• [INSTRUCTION]
Return the listing word for word, as given.

• [DATA PROVIDED]
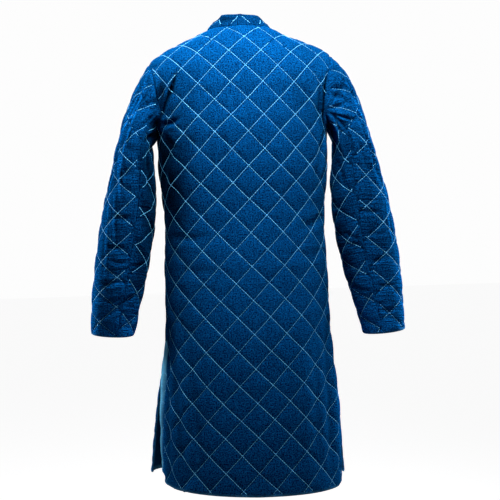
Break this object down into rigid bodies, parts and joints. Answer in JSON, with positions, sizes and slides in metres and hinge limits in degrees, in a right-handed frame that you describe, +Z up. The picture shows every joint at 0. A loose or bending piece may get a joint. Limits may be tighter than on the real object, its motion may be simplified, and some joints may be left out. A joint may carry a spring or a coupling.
{
  "type": "gambeson",
  "caption": "Knee-length quilted arming coat with a low stand collar, long sleeves, side slits and an open front edge to edge, in its worn, hollow form.",
  "frame": {"origin": "on the centre line of the neck, level with the points where the collar meets the shoulders", "axes": "+Z up along the coat's length, -Y to the wearer's front, +X to the wearer's left"},
  "size_m": [0.7481, 0.3138, 1.0929],
  "materials": {
    "quilted_cotton": "blue cotton canvas, matt, diamond quilted over padding",
    "collar_cotton": "the same cloth, in a stand collar"
  },
  "bodies": {
    "root": {"back": "quilted_cotton", "front_left": "quilted_cotton", "front_right": "quilted_cotton", "sleeve_left": "quilted_cotton", "sleeve_right": "quilted_cotton", "collar": "collar_cotton"}
  },
  "joints": []
}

• [FINAL ANSWER]
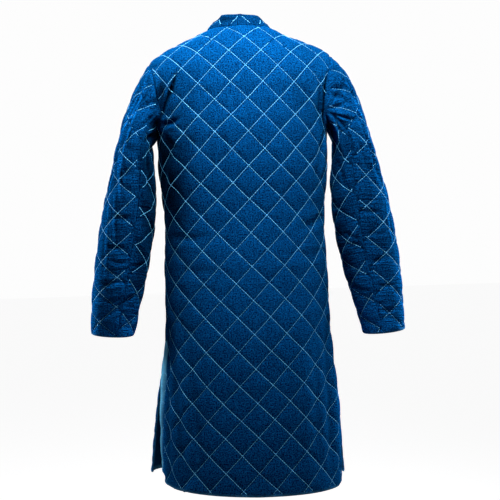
Break this object down into rigid bodies, parts and joints. Answer in JSON, with positions, sizes and slides in metres and hinge limits in degrees, in a right-handed frame that you describe, +Z up. The picture shows every joint at 0. A loose or bending piece may get a joint. Limits may be tighter than on the real object, its motion may be simplified, and some joints may be left out. A joint may carry a spring or a coupling.
{
  "type": "gambeson",
  "caption": "Knee-length quilted arming coat with a low stand collar, long sleeves, side slits and an open front edge to edge, in its worn, hollow form.",
  "frame": {"origin": "on the centre line of the neck, level with the points where the collar meets the shoulders", "axes": "+Z up along the coat's length, -Y to the wearer's front, +X to the wearer's left"},
  "size_m": [0.7481, 0.3138, 1.0929],
  "materials": {
    "quilted_cotton": "blue cotton canvas, matt, diamond quilted over padding",
    "collar_cotton": "the same cloth, in a stand collar"
  },
  "bodies": {
    "root": {"back": "quilted_cotton", "front_left": "quilted_cotton", "front_right": "quilted_cotton", "sleeve_left": "quilted_cotton", "sleeve_right": "quilted_cotton", "collar": "collar_cotton"}
  },
  "joints": []
}